So the voltage $V_{o1}$ is
$
V_{o1} = V_{cc} - I_c R_C = 15 - (14.1)(2.2) = -16 \text{V}
$

So the transistor cannot be in forward active region. So, it is probably in saturation. For this mode, assume $V_{be,on}=0.6\text{V}$, $V_{bc,on}=0.4\text{V}$ since both junctions are forward biased. This will make $V_{ce}=V_{ce,sat}=0.2\text{V}$.
You should be able to write some KVL expressions to figure out the currents and voltages in the circuit now.

Cheers,
Vahe

3. ### Hagen Active Member

May 8, 2010
30
1
$
I_b = \frac{V_{cc}-V_{be,on}}{R_B + (\beta +1) R_E}=\frac{15-0.6}{1\text{k}\Omega + 101 \text{k} \Omega} = 141\mu\text{A}\\
I_c = \beta I_b =14.1\text{mA}
$

Where did you get the 101k res?

4. ### mjhilger Member

Feb 28, 2011
119
16
Vahe did some really good work for you. The 101k comes from the current gain of the base current through the emitter circuit to cause the base to the the resistor on the emitter multiplied by the Beta you supplied. It has a one added because of the original base current. (100 * 1K) + 1K.

5. ### Vahe Member

Mar 3, 2011
75
9
The $101\text{k}\Omega$ is not a resistor in the circuit. It is $(\beta + 1)$ times the resistor in the emitter. Sometimes $(\beta + 1) R_E$ is referred to as the emitter resistance as seen from the base.
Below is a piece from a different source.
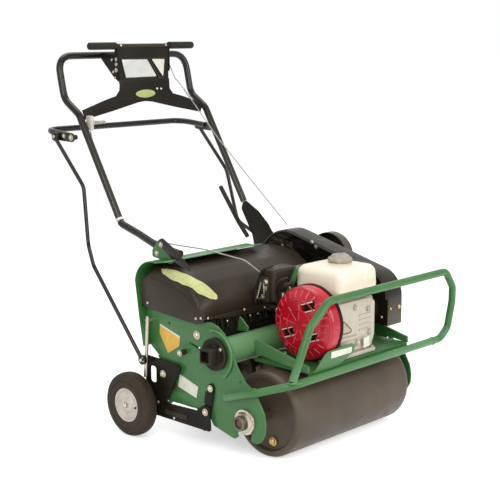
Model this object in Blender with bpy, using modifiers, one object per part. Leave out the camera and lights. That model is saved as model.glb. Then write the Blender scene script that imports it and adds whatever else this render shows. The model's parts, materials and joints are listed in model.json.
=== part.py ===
"""Walk-behind drum lawn aerator, built from separate sub-parts.

Metres, +Z up. The operator stands on the +Y side and the machine travels to -Y.
The operator's right is the -X side, which faces the reference view.
Numbers below are laid out with the drum axle above X = 0, Y = 0; the last step
moves the whole machine so that its bounding box stands centred on the origin.
"""
import math

import bmesh
import bpy
from mathutils import Matrix, Vector

# Frame
GROUND_Z = 0.0
PLATE_GAP_HALF = 0.322        # inner face of each side plate from the middle
PLATE_T = 0.006
FIT = 0.0004                  # gap between pieces that touch
BOLT_FIT = 0.0008             # gap round a pin or shaft
PIVOT_PLAY = 0.004            # extra play of the opened lift pivot

# Front drum
DRUM_R = 0.120
DRUM_LEN = 0.496
DRUM_EDGE_R = 0.012
DRUM_RECESS = 0.010
DRUM_JOURNAL_R = 0.0125
BEARING_R = 0.036
BEARING_T = 0.016
BEARING_HUB_R = 0.021
BEARING_HUB_T = 0.011
PLUG_R = 0.011
PLUG_T = 0.008
PLUG_OFFSET = 0.076
PLUG_ANGLE = math.radians(-75)

# Cross tube and the carrier on its near end
TUBE_Y = 0.110
TUBE_Z = 0.287
TUBE_R = 0.038
TUBE_CLEAR = 0.002            # gap where the belt guard is notched round the tube
TUBE_WALL = 0.005
CARRIER_R = 0.045
CARRIER_T = 0.014
CARRIER_BOSS = 0.038
CARRIER_BOSS_T = 0.030
CARRIER_ARM_Y = 0.232
CARRIER_ARM_Z = 0.270
CARRIER_ARM_R = 0.015
CARRIER_ARM_T = 0.006
CARRIER_POST_R = 0.008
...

This term occurs because if you do a KVL equation around the loop involving $V_{cc}, R_B, V_{be,on} \, \text{and} \, R_E$ you get
$
Vcc = R_B I_b + V_{be,on} + R_E I_e
$

and the emitter current $I_e=I_b+I_c=I_b+\beta I_b=(\beta+1) I_b$. Solving for $I_b$ leads to the expression I had previously posted for $I_b$. I hope that clears it up.

Cheers,
Vahe